A Debt of Gratitude

Brenda Plonis

A Debt of Gratitude
When Dorothy Harness returned to her home in East Biloxi after the eight-hour Hurricane had pummeled her community, her deep freeze was bottom side up.

I opened the door to the house and couldn’t believe it. I was totally speechless. I wanted to cry, but couldn’t,” Dorothy recalls.

I wasn’t here during Hurricane Camille, but this was the worst in history. Camille couldn’t touch this one…Nobody could believe it.

Dorothy decided to evacuate for Katrina. “I left before this one started – if I hadn’t, my children would have drug me out.

She rode out the storm with about 15 other people – many of them children. “We thought we were going to have to go to the roof at one point. The water started coming up to the third story, so people got in a line and started pouring the water into the tub and the toilet to try to drain it out of the house.

When she returned to her home and discovered it uninhabitable, she and a neighbor set up lawn chairs and slept in the driveway.

Her physical state didn’t lend itself to compassionate response for everyone though. Swindlers managed to take advantage of those in need like Dorothy. In October, Dorothy hired a man who advertised in the newspaper, to rebuild her house.

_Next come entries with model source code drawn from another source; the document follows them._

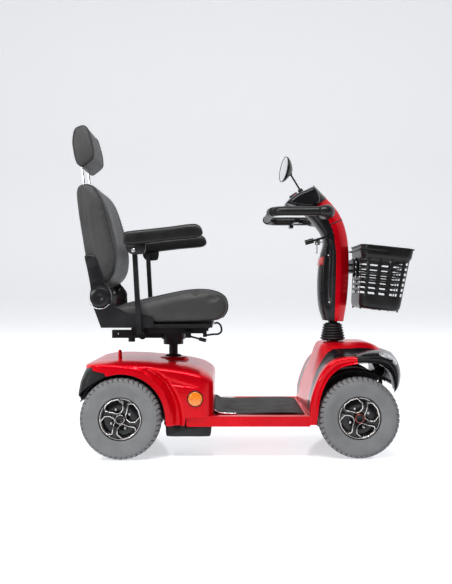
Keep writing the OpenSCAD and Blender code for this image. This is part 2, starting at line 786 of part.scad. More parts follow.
// Stem in the column bearing, with the pitman arm below and the tilt fork on top
module steering_stem() {
    color("#303236") union() {
        translate([column_x, 0, arm_z - 4]) cylinder(r = stem_d / 2, h = tilt_z - 24 - arm_z + 6);
        box([column_x - steer_arm, -10, arm_z - 4], [column_x, 10, arm_z + arm_t]);
        translate([column_x - steer_arm, 0, arm_z - 4]) cylinder(r = 10, h = arm_t + 4);
        translate([column_x - steer_arm, 0, arm_z]) cylinder(d = rod_pin_d, h = arm_t + 22);
        translate([column_x, 0, bearing_top + soft_gap]) cylinder(r = 26, h = tilt_z - 18 - bearing_top - soft_gap);
        // Fork and tilt pin
        both_sides()
            box([column_x - 14, 18, tilt_z - 20], [column_x + 14, 25, tilt_z + 14]);
        translate([column_x, 0, tilt_z]) bar_y(tilt_pin_d / 2, -25, 25);
    }
}

// Bellows round the tilt pivot, on a flange that lies on the shroud
module boot() {
    rings = 6;
    z0 = shroud_top + soft_gap;
    pitch = (tilt_z + 41 - z0) / rings;
    outer = [for (i = [0 : rings - 1]) each [[55 - i * 3 - 6, (i + 0.15) * pitch], [55 - i * 3, (i + 0.5) * pitch],
                                            [55 - i * 3 - 6, (i + 0.85) * pitch]]];
    color("#1b1b1c") translate([column_x, 0, z0]) rotate_extrude()
        polygon(concat([[31, 0], [58, 0]], outer, [[31, rings * pitch]]));
}

// ---- Tiller ----

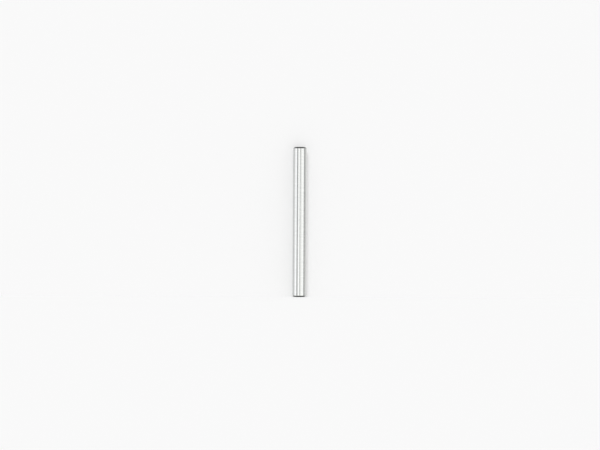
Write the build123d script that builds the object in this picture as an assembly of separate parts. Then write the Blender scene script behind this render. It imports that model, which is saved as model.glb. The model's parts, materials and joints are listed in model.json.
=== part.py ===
from build123d import *
import os
from math import radians, tan

# Guide pin, in millimetres: a plain round steel pin, turned and parted from bar, with a lead-in
# chamfer at each end and a ground shank. It stands on its lower end face. The origin is the
# centre of that face, and +Z runs along the axis.

pin_diameter = 3.7      # over the ground shank
pin_length = 41.2       # over the two end faces
chamfer_length = 0.4    # of each lead-in, along the axis
chamfer_angle = 45.0    # in degrees, between each lead-in and the axis
edge_radius = 0.05      # left by tumbling wherever two turned faces meet

pin_radius = pin_diameter / 2
end_face_radius = pin_radius - chamfer_length * tan(radians(chamfer_angle))


def half_section():
    # The outline that the lathe tool follows, closed along the axis. Its two corners on the
    # axis stay sharp, and the four on the surface get the tumbled edge.
    with BuildSketch(Plane.XZ) as section:
        with BuildLine():
            Polyline(
                (0, 0),
                (end_face_radius, 0),
                (pin_radius, chamfer_length),
                (pin_radius, pin_length - chamfer_length),
                (end_face_radius, pin_length),
                (0, pin_length),
                close=True,
            )
        make_face()
        surface_corners = section.vertices().filter_by_position(
            Axis.X, minimum=end_face_radius / 2, maximum=pin_radius
        )
        fillet(surface_corners, edge_radius)
    return section.sketch


def turned_pin():
    with BuildPart() as pin:
        add(half_section())
        revolve(axis=Axis.Z)
    return pin.part


os.makedirs("parts", exist_ok=True)

guide_pin = turned_pin()
export_step(guide_pin, "parts/guide_pin.step")

print("guide_pin volume in mm3:", round(guide_pin.volume, 2))
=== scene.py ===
import json
from math import atan, cos, pi, radians, sin

import bpy
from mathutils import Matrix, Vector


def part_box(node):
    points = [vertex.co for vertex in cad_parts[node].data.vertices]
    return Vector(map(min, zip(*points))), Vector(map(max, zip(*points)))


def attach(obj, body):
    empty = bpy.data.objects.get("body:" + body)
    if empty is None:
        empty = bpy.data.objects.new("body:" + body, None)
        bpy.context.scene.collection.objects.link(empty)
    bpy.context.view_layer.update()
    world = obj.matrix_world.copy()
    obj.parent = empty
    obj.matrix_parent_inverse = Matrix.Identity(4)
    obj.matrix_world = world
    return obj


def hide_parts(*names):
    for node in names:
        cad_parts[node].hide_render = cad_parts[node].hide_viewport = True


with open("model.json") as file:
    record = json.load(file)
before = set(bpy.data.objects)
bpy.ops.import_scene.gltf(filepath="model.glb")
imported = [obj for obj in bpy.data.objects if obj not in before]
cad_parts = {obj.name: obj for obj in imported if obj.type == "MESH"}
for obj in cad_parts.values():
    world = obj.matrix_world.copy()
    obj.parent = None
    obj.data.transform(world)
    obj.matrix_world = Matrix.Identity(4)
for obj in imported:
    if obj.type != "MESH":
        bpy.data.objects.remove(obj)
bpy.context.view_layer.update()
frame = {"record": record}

# a plain guide pin: turned, chamfered at both ends and ground along its shank

mm = 0.001                      # lengths are in metres where no name or note says mm
pinLow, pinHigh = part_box("guide_pin")
shankMount = next(m for m in frame["record"]["mounts"] if m["name"] == "shank")


# small helpers for node trees


def addNode(tree, kind, inputs=None, **settings):
    node = tree.nodes.new(kind)
    for name, value in settings.items():
        setattr(node, name, value)
    for key, value in (inputs or {}).items():
        plug(tree, node.inputs[key], value)
    return node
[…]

The hired help brought in a group of people to camp in her backyard, and to do the work. But as each week passed, Dorothy saw little to no progression, except that the group had now moved into her house, started using the supplies she was gradually collecting in her back shed, and it seemed that she was constantly doling out money for supplies that ended up at other homes down the street.

After a while, a friend helped Dorothy calculate what she had spent on workers and material – the total came to a shocking $26,000.

Her home destroyed; her bank account draining rapidly – Dorothy still had to cope with the loss of many personal friends and neighbors from the storm, who stayed in their houses and either drowned, or had their homes collapse on them.

She eventually went to St Johns church – the temporary office of the East Biloxi Coordination Center. The office sent Craig Snow, Hope Force Project Coordinator, to look at the house. His team of volunteers had to clean the entire house out and start over. The swindlers, who by this time had been told to leave, were nowhere to be found, but they left enough of a mess that Craig had to do another cleaning job before they even started on the rebuild.

What a mess,” Dorothy sighs and shakes her head.
At one point, Dorothy felt like she was having a nervous breakdown from the stress. Now, she is getting more relaxed every day.

The house today looks so very different from the one she opened her door to at the end of August 2005. She recently moved back in, and save for one dining room chair on backorder, Dorothy’s house is now full furnished and functioning. She even boasts of a brand new hand-made quilt from Amish ladies in Pennsylvania.

The Lord blessed me with more now than I had before. Everything was falling apart –the AC broke, the house needed renovations,” Dorothy explains.

She smiles as she talks about all of the work the volunteers with Project Rebuild have done for her. “I never would have thought I would live in a new house with new furniture!

And for that, Dorothy is extremely grateful.